Company 3) "I had a couple of opportunities, and I took a job with a well-known serial entrepreneur who has been on many magazine covers. Once again, just a few months ago, I got laid off with three months of severance. That’s better than nothing, but my marketing programs and advice helped my ex-boss, the CEO, to make hundreds of millions of dollars. Now I sit in northern California with a $6,500/month mortgage and no job, and I’m disgusted. What am I doing wrong? How could I make three CEOs filthy rich and make nothing more than my weekly salary for myself?"

---> well, it seems you were not given significant ownership. And why would you spend $6500 mortgage if you could not afford it?

It seems your best decision was to move to San Francisco and buy a house. What is your return on that? I bet not insignificant. You deserve that. I don't see how you deserve any of the millions the owners got. Seems you got compensated well for the job you did, so it seems your bosses were square with you on each pay day right?

Or are investors now supposed to dilute themselves on the company they own when they are already paying market rate for the people who work at their companies?

  • raarts 10 years ago

    > I don't see how you deserve any of the millions they got

    I also don't see how they did. Did they work so much harder as to 'deserve' a ten to hundred fold turnout of their investment?

    • curun1r 10 years ago

      Whether they were funded or bootstrapped, they did a lot of speculative work or fundraising that someone earning a paycheck from day 1 didn't. It's not about working hard, it's a willingness to take risks. The person asking the question wasn't willing to take risks. They've got the $6500/mo mortgage and the comfortable life with almost zero risk. They were compensated as a wage earner rather than an investor.

      Yes, working that way will come with equity, but it's table scraps rather than a full meal. If you want the full meal, you need to work on something before the company is anything. If you wait until they can pay you, that's your compensation.

    • JoeAltmaier 10 years ago

      Capitalist success isn't something paid out by the hour. They capitalized on an opportunity. They made out big. Its the system we live under.

      • fu9ar 10 years ago

        Well, it seems like the OP was supposed to get stock options at these places where they worked, but somehow their stakes vaporized in some kind of finance shell game. But of course, it's all caveat employtor, right? Silicon valley companies were illegally depressing wages for years, and it's all about the individual workers not "negotiating good enuf". Fuck off. Capitalism is broken because the owners are scamming the workers en masse.

        • JoeAltmaier 10 years ago

          Yeah if it takes too long, initial valuation may suffer and stock options vaporize. Its dangerous to stick around after a revaluation downward, with no new stock options offered.

kinkdr 10 years ago

Off-topic, but if Forbes don't disable their adblocker-blocker, they will soon be broke too...
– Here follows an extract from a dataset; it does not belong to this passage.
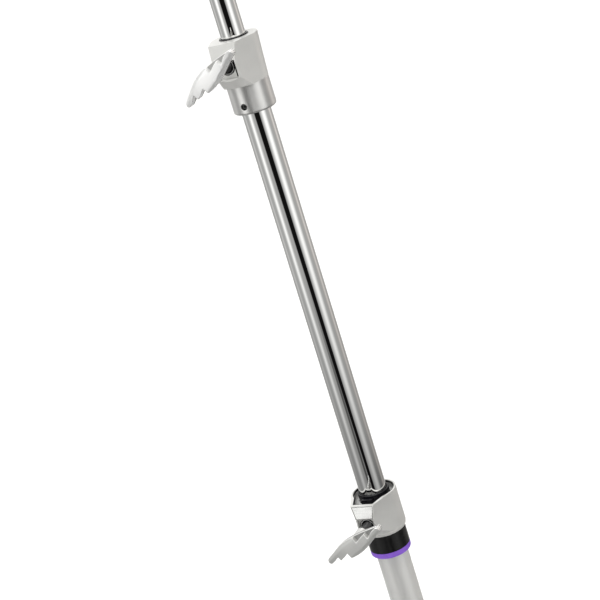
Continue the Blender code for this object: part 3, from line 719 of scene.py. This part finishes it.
band_high, band_low = top_of("grip_band"), foot_of("grip_band")
turned("vis_grip_band", "column", "grip_band", "gloss", (
    (0.0178, band_high), (0.0223, band_high, 0.0005), (0.0223, band_low, 0.0002), (0.0178, band_low)), 128)
ring_high, ring_low = top_of("colour_ring"), foot_of("colour_ring")
turned("vis_colour_ring", "column", "colour_ring", "purple", (
    (0.0178, ring_high), (0.0223, ring_high, 0.0002), (0.0223, ring_low, 0.0026), (0.0178, ring_low)), 128)

# ---------------------------------------------------------------- upper collar
z2, z3 = UPPER_Z0, UPPER_Z1
MIDDLE_TOP = top_of("middle_riser")
grub_z = SLEEVE_Z + 0.0088
upper = carve("vis_upper_collar", loft_mesh("upper_head", (
    (z2, plan(0.0221, 0.0126, 0.0332)), (z3 - 0.0145, plan(0.0235, 0.0129, 0.0336)),
    (z3, plan(0.0242, 0.0152, 0.0281)))), [
    (ring_tool("upper_under", ((0.0222, z2 - 0.0050),), 0.0222, z2), "DIFFERENCE", 0),
    (turned_mesh("sleeve", (
        (0.0, z2 + 0.010), (0.0219, z2 + 0.010), (0.0220, z2 - 0.002), (0.0220, SLEEVE_Z, 0.0026),
        (0.0, SLEEVE_Z)), 128), "UNION", 2),
    (rod_mesh("upper_bore", 0.0153, (0, 0, SLEEVE_Z - 0.01), (0, 0, MIDDLE_TOP + 0.0003), 96),
     "DIFFERENCE", 1),
    (rod_mesh("bush_bore", 0.0151, (0, 0, MIDDLE_TOP - 0.001), (0, 0, z3 + 0.01), 96), "DIFFERENCE", 1),
    (block_mesh("upper_front", (-0.0113, -0.0500, z2 + 0.0118), (0.0113, -0.0308, z3 - 0.0160)),
     "DIFFERENCE", 0),
    # a narrow groove by the right cheek, black: painted shade along the cheek's edge
    (block_mesh("relief", (0.0084, -0.0500, z2 + 0.0124), (0.0112, -0.0262, z3 - 0.0166)),
     "DIFFERENCE", 3),
    (rod_mesh("upper_recess", RECESS_R, (0, -0.05, UPPER_SCREW_Z), (0, -0.0275, UPPER_SCREW_Z), 64),
     "DIFFERENCE", 1),
    (block_mesh("upper_pocket", (-SLOT_W, -0.0240, UPPER_SCREW_Z - 0.0090),
                (SLOT_W, -0.0120, UPPER_SCREW_Z + 0.0090)), "DIFFERENCE", 1),
    (rod_mesh("upper_hole", SCREW_HOLE_R, (0, -0.05, UPPER_SCREW_Z), (0, -0.0200, UPPER_SCREW_Z), 48),
     "DIFFERENCE", 1),
    (rod_mesh("grub_hole", 0.0034, (0, -0.03, grub_z), (0, -0.014, grub_z), 40), "DIFFERENCE", 1)],
    ["cast", "turned", "sleeve", "oxide", "rubbed"], 0.00035, 3, edge_look=4)
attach(upper, "middle")
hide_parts("upper_collar")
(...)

  • roflchoppa 10 years ago

    yeah, i hit that wall, then came into the comments..... on the plus side i just saved hella time by not reading the article, so i guess im the winner either way.
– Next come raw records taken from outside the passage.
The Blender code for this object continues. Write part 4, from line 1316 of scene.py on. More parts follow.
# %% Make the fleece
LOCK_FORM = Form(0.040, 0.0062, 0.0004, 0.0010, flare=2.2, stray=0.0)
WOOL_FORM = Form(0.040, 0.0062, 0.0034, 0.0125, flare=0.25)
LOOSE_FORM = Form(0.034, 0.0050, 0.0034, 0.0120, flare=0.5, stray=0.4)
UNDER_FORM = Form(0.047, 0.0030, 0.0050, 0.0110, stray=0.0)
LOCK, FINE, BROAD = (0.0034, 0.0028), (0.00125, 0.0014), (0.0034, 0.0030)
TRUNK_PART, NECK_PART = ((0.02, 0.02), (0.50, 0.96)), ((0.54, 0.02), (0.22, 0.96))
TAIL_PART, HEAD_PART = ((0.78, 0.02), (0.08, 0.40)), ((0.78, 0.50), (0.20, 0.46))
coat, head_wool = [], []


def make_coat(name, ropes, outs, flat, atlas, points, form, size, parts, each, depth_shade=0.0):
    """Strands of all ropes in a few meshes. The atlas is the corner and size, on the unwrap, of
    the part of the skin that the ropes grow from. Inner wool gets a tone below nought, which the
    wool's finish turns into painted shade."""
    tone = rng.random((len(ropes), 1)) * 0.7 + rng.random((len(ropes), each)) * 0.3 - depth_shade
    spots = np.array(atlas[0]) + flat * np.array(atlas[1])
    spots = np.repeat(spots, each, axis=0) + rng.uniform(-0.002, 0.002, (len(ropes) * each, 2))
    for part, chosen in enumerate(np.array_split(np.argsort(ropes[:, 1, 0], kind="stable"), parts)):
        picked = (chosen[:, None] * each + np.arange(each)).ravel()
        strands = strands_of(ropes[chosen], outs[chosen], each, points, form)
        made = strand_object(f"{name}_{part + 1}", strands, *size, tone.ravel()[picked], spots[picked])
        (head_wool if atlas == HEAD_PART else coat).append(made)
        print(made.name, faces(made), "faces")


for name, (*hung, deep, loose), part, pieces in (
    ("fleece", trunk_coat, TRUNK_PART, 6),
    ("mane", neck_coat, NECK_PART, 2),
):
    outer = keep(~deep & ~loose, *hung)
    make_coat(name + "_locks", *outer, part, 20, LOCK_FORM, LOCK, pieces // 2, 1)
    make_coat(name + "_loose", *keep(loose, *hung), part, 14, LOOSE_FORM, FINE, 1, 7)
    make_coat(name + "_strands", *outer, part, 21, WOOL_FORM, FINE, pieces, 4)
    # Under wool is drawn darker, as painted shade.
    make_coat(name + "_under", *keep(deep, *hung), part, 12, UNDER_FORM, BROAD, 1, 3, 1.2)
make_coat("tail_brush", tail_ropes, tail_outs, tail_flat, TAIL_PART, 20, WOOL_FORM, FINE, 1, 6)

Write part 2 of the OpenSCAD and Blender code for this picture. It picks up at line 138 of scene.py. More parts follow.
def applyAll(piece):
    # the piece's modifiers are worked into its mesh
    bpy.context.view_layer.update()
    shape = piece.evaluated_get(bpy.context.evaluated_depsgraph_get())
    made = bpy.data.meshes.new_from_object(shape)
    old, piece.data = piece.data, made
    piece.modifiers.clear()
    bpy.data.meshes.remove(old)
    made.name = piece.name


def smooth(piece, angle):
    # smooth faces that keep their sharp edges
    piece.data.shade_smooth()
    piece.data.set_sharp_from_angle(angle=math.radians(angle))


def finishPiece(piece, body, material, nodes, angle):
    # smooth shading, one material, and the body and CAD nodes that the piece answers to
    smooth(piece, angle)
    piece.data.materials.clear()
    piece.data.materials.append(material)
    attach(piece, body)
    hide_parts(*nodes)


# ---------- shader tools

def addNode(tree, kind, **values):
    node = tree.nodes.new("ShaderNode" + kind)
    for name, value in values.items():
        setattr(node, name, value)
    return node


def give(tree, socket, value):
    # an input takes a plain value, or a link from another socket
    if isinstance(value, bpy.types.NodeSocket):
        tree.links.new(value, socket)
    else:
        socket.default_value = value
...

  • superuser2 10 years ago

    People with adblockers don't make Forbes any money to begin with; losing them doesn't cost anything.

    • kinkdr 10 years ago

      That's one way to see it.

      Another way is that the people who cannot access Forbes will access something else. Soon everybody will be going to this something else and Forbes will be another dinosaur.
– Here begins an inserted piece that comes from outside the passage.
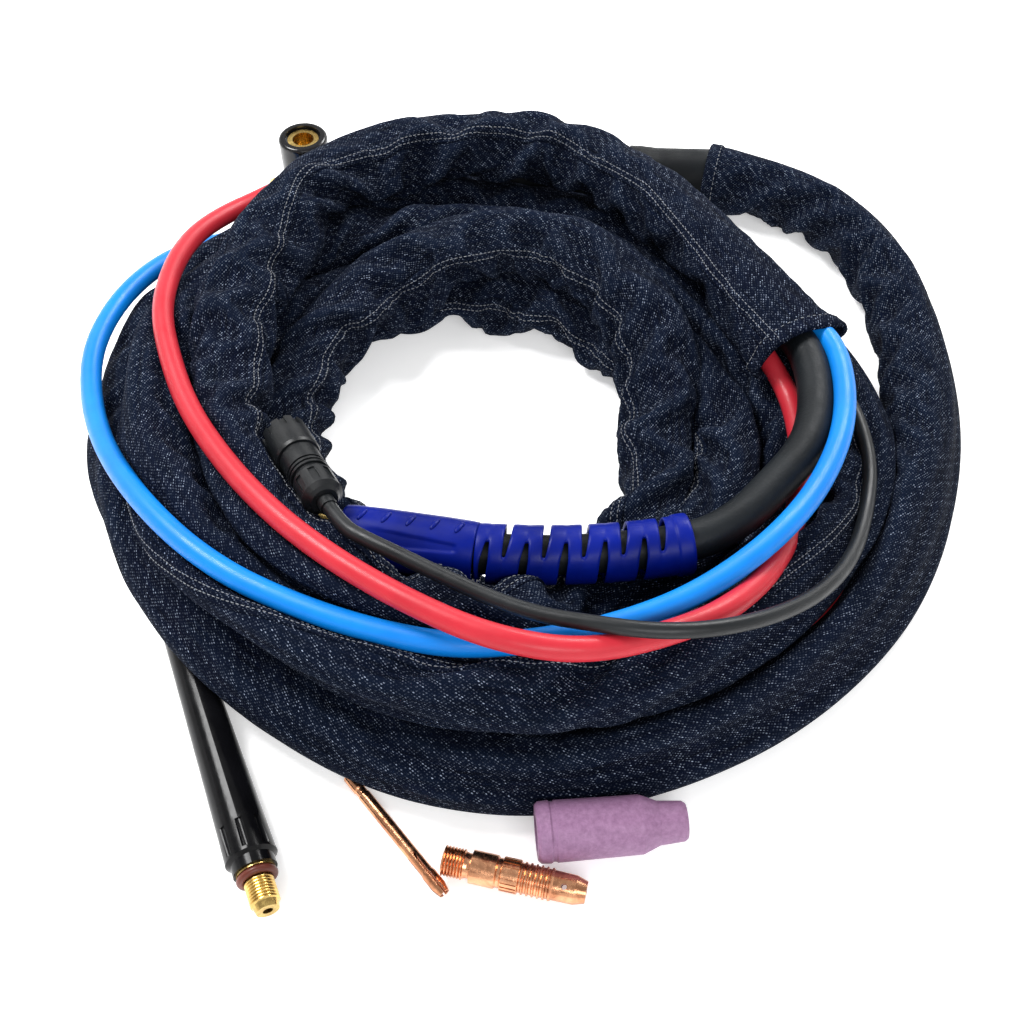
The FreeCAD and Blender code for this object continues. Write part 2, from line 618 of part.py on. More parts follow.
def collet():
    """Split collet for a 2.4 mm electrode: a stepped rear end and a slotted, tapered front."""
    way = COLLET_FRONT - COLLET_REAR
    n = way.Length
    tube_body = turned([(0, 1.25), (0, 1.9), (0.4, 2.15), (6, 2.15), (6.6, 1.85), (8.2, 1.85),
                        (8.8, 2.1), (n - 9, 2.1), (n - 8, 2.4), (n - 3, 2.4), (n, 1.7), (n, 1.25)])
    slots = [box(n - 16, n + 1, -0.35, 0.35, -4, 4), box(n - 16, n + 1, -4, 4, -0.35, 0.35)]
    tube_body = cut_all(tube_body, slots)
    tube_body.Placement = frame_along(COLLET_REAR, way)
    return tube_body


def collet_body():
    """Copper collet body: thread, stepped barrel, knurl, ring grooves and a drilled nose."""
    way = BODY_FRONT - BODY_REAR
    n = way.Length
    profile = [(0, 2.3), (0, 3.9)]
    for i in range(7):
        profile += [(i + 0.35, 4.75), (i + 0.65, 4.75), (i + 1.0, 4.2)]
    profile += [(8.0, 3.9), (8.8, 3.9), (9.2, 5.2), (17.0, 5.2), (17.6, 4.6), (18.6, 4.6),
                (19.0, 5.3), (24.4, 5.3)]
    for i in range(6):
        x = 24.4 + 1.7 * i
        profile += [(x + 0.35, 4.6), (x + 0.95, 4.6), (x + 1.3, 5.1), (x + 1.7, 5.1)]
    profile += [(35.2, 4.6), (n - 3.5, 4.5), (n, 3.4), (n, 1.4), (n - 5, 1.4), (n - 7, 2.3)]
    body = turned(profile)
    holes = []
    for i in range(4):
        hole = Part.makeCylinder(0.9, 6, Vector(38.6, 0, 0), Vector(0, 0, 1))
        hole.rotate(Vector(), Vector(1, 0, 0), 90 * i + 20)
        holes.append(hole)
    knurls = []
    for i in range(20):
        knurl = box(19.2, 24.2, -0.3, 0.3, 5.0, 6)
        knurl.rotate(Vector(), Vector(1, 0, 0), 18 * i)
        knurls.append(knurl)
    body = cut_all(body, holes + knurls)
    body.Placement = frame_along(BODY_REAR, way)
    return body


def nozzle():
    """Ceramic gas nozzle: threaded rear cup, groove, straight body, shoulder and narrow mouth."""
    way = NOZZLE_TIP - NOZZLE_REAR
    n = way.Length
    cup = turned([(0, 5.8), (0, 8.6), (1.0, 9.5), (4.2, 9.7), (4.8, 9.2), (5.6, 9.2), (6.2, 9.6),
                  (33.0, 9.2), (38.5, 6.9), (n - 1, 6.3), (n, 5.6), (n, 4.8), (34, 4.8),
                  (28, 6.2), (12, 6.2), (12, 5.8)])
    cup.Placement = frame_along(NOZZLE_REAR, way)
    return cup


# ---------------------------------------------------------------- write every node
def main():
    os.makedirs("parts", exist_ok=True)
    torch = {
        "head_core": head_core(),
        "head_insulator": head_insulator(),
        "front_gasket": front_gasket(),
        "power_gas_tube": neck_tube(0),
        "water_in_tube": neck_tube(1),
        "water_return_tube": neck_tube(2),
        "handle_left_shell": handle_shell(1),
        "handle_right_shell": handle_shell(-1),
        "handle_screws": handle_screws(),
        "trigger_button": trigger_button(),
        "trigger_switch": trigger_switch(),
        "trigger_spring": trigger_spring(),
    }
    for name, shape in torch.items():
        write(name, placed(shape))

    write("plug_grip", plug_grip())
    write("plug_strain_relief", strain_relief())
    write("plug_pin", plug_pin())
    write("plug_pin_seal", plug_pin_seal())
    write("plug_grub_screws", plug_grub_screws())
    write("plug_ferrule", plug_ferrule())

    write("control_plug_shell", control_shell())
    write("control_plug_ring", control_ring())
    write("control_plug_insert", control_insert())
    write("control_plug_contacts", control_contacts())
    write("control_plug_nut", control_nut())
    write("control_plug_gland", control_gland())

    for colour, route in (("blue", BLUE_ROUTE), ("red", RED_ROUTE)):
        write(colour + "_hose", tube(colour + "_hose", route, HOSE_R))
        write(colour + "_hose_ferrule", hose_ferrule(route))
        write(colour + "_hose_nipple", hose_nipple(route))
    write("power_cable", tube("power_cable", POWER_ROUTE, POWER_R))
    write("control_cable", tube("control_cable", CONTROL_ROUTE, CONTROL_R))

    write("sleeve_coil", sleeve_coil())
    write("sleeve_torch_end", tube("sleeve_torch_end", TORCH_END_ROUTE, SLEEVE_R))
    write("sleeve_machine_end", tube("sleeve_machine_end", MACHINE_END_ROUTE, SLEEVE_HEM_R))

    write("back_cap", back_cap())
    write("back_cap_thread", back_cap_thread())
    write("back_cap_seal", back_cap_seal())
    write("collet", collet())
    write("collet_body", collet_body())
    write("nozzle", nozzle())


main()
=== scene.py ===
"""Looks of the water-cooled TIG torch with its coiled, denim-sleeved lead set."""
import math
import bpy
import numpy as np
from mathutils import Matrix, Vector


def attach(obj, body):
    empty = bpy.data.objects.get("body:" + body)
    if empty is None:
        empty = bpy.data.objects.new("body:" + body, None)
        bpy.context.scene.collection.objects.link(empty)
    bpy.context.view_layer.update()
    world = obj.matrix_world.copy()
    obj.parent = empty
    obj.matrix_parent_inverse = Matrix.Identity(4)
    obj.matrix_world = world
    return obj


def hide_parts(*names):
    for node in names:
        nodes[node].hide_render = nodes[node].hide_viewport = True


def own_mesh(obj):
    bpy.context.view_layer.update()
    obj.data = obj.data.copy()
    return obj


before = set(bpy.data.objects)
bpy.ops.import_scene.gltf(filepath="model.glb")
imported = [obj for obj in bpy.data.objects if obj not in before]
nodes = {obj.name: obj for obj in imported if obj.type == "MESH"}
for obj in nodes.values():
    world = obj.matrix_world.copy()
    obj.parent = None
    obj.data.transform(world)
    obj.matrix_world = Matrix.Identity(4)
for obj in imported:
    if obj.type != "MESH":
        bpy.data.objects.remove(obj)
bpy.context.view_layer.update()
scene = bpy.context.scene
MM = 0.001
ORIGIN = np.array([-20.6, 20.5, 0.0])      # the row's origin in the layout's millimetres


def place(points):
    """Layout millimetres to the row frame's metres."""
    return (np.asarray(points, float) - ORIGIN) * MM


def link(name, data):
    obj = bpy.data.objects.new(name, data)
    scene.collection.objects.link(obj)
    return obj


def mesh_object(name, verts, faces, material=None, smooth=True):
    """A mesh from arrays, in the row frame."""
    mesh = bpy.data.meshes.new(name)
    mesh.from_pydata([tuple(v) for v in np.asarray(verts, float)], [], [tuple(int(i) for i in f) for f in faces])
    mesh.validate()
    if smooth:
        mesh.shade_smooth()
    obj = link(name, mesh)
    if material:
        mesh.materials.append(material)
    return obj


# ---------------------------------------------------------------- camera, lights, floor
CAMERA_LENS, CAMERA_ELEVATION, CAMERA_DISTANCE = 45.7, 52.0, 0.496
target = Vector(place((0, 0, 0)))
tilt = math.radians(CAMERA_ELEVATION)
camera = link("camera", bpy.data.cameras.new("camera"))
camera.data.lens = CAMERA_LENS
camera.data.sensor_width = 36.0
camera.data.clip_start = 0.01
camera.location = target + CAMERA_DISTANCE * Vector((0, -math.cos(tilt), math.sin(tilt)))
camera.rotation_euler = (math.pi / 2 - tilt, 0, 0)
scene.camera = camera

world = bpy.data.worlds.new("studio")
world.use_nodes = True
world.node_tree.nodes["Background"].inputs["Color"].default_value = (1, 1, 1, 1)
world.node_tree.nodes["Background"].inputs["Strength"].default_value = 0.5
scene.world = world
scene.view_settings.view_transform = "Standard"


def softbox(name, at, size, power, aim=(0, 0, 0.02)):
    lamp = link(name, bpy.data.lights.new(name, "AREA"))
    lamp.data.shape = "RECTANGLE"
    lamp.data.size, lamp.data.size_y = size
    lamp.data.energy = power
    lamp.location = at
    lamp.rotation_euler = (Vector(at) - Vector(aim)).to_track_quat("Z", "Y").to_euler()


softbox("key_softbox", (-0.55, 0.35, 0.95), (0.5, 0.35), 15.0)
softbox("back_softbox", (0.45, 0.75, 0.7), (0.6, 0.25), 9.0)
softbox("front_softbox", (0.25, -0.9, 0.8), (0.8, 0.4), 7.0)


# ---------------------------------------------------------------- materials
class Look:
    """A Principled material with small helpers for its node network."""

    def __init__(self, name, color, rough=0.5, metal=0.0, coat=0.0, coat_rough=0.1, sheen=0.0, ior=1.5, spec=0.5):
        self.material = bpy.data.materials.new(name)
        self.material.use_nodes = True
        self.tree = self.material.node_tree
        self.shader = self.tree.nodes["Principled BSDF"]
        self.coords = None
        for key, value in (("Base Color", (*color, 1)), ("Roughness", rough), ("Metallic", metal),
                           ("Coat Weight", coat), ("Coat Roughness", coat_rough), ("Sheen Weight", sheen),
                           ("IOR", ior), ("Specular IOR Level", spec)):
            self.shader.inputs[key].default_value = value

    def node(self, kind, **values):
        made = self.tree.nodes.new(kind)
        for key, value in values.items():
            if key in made.inputs:
                self.feed(made.inputs[key], value)
            else:
                setattr(made, key, value)
        return made

    def feed(self, socket, value):
        if isinstance(value, bpy.types.NodeSocket):
            self.tree.links.new(value, socket)
        else:
            socket.default_value = value

    def where(self):
        if self.coords is None:
            self.coords = self.node("ShaderNodeTexCoord").outputs["Object"]
        return self.coords

    def stretch(self, vector, scale, turn=(0, 0, 0)):
        return self.node("ShaderNodeMapping", Vector=vector, Scale=scale, Rotation=turn).outputs["Vector"]

    def noise(self, scale, detail=3.0, rough=0.55, vector=None, distort=0.0):
        return self.node("ShaderNodeTexNoise", Vector=vector or self.where(), Scale=scale, Detail=detail,
                         Roughness=rough, Distortion=distort).outputs["Fac"]

    def ramp(self, fac, stops):
        made = self.node("ShaderNodeValToRGB", Fac=fac)
        elements = made.color_ramp.elements
        while len(elements) < len(stops):
            elements.new(0.5)
        for element, (at, color) in zip(elements, stops):
            element.position = at
            element.color = (*color, 1) if hasattr(color, "__len__") else (color, color, color, 1)
        return made.outputs["Color"]

    def math(self, what, a, b=0.0, clamp=False):
        made = self.node("ShaderNodeMath", operation=what, use_clamp=clamp)
        self.feed(made.inputs[0], a)
        self.feed(made.inputs[1], b)
        return made.outputs[0]

    def mix(self, fac, a, b, blend="MIX"):
        made = self.node("ShaderNodeMix", data_type="RGBA", blend_type=blend)
        self.feed(made.inputs["Factor"], fac)
        for socket, value in ((made.inputs[6], a), (made.inputs[7], b)):
            self.feed(socket, (*value, 1) if isinstance(value, tuple) else value)
        return made.outputs[2]

    def color(self, socket):
        self.tree.links.new(socket, self.shader.inputs["Base Color"])
        return self

    def rough(self, socket):
        self.tree.links.new(socket, self.shader.inputs["Roughness"])
        return self

    def bump(self, height, strength, distance, normal=None):
        made = self.node("ShaderNodeBump", Height=height, Strength=strength, Distance=distance)
        if normal:
            self.tree.links.new(normal, made.inputs["Normal"])
        self.tree.links.new(made.outputs["Normal"], self.shader.inputs["Normal"])
        return made.outputs["Normal"]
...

      Bullying the users never worked in favor of any online company.

      • superuser2 10 years ago

        A non-subscribing, ad-blocking readership is no different from 0 readership at all. There is no reason to retain a user whose LTV is and always will be $0.

        Professional journalists aren't going to decide one day that paychecks are overrated. Your "something else" will be one big native advertisement (in which case, why are ad-blocking users reading it at all?) or else a hell of a lot lower quality.

        Employing people to serve users from which you don't and can't extract value only works in tech, and only for a few years before the next crash.

        • kinkdr 10 years ago

          I think I didn't make my point clear, which was that by not allowing the ad-blocking users they risk losing the paying users too.

          • mpbm 10 years ago

            That doesn't follow. If they had one reader, who paid them a million dollars per year, then they'd still be in business. So, if they had a million users, who paid them one dollar per year, they MIGHT be in business because it would cost a lot more to deliver to a million people than to one person.

            By throwing up the ad blocker wall they're saving the cost of serving anything more than an ad blocker wall to the people who aren't paying them. Sure, they're limiting their audience, but they're limiting themselves to a PAYING audience.

            The people who are willing to pay them might change their minds in the future, but their decision won't have anything to do with the unknown number of people bouncing off of the ad blocker wall.

            • kinkdr 10 years ago

              > That doesn't follow.

              What do you mean? Look the short-history of internet. It is full of stories like this. Companies that refuse to find other ways earn money from users who don't want to pay (be it actual dollars or ads) open the opportunity to new businesses who are willing to to do so.

              Emails. You had to pay to have access to email. Then hotmail said, screw that, we are giving email for free, and we will find other ways to fund this.

              How many companies charge for email today?

              • superuser2 10 years ago

                >(be it actual dollars or ads)

                There are none. All publishing can reach for right now are more subtle forms of advertising (sell editorial influence, pass off highest-bidder content as if it were reporting). This is a horrific societal problem and also still advertising.

                Companies give away email for free because it helps them sell ads, or ropes you into an ecosystem that monetizes you in other ways.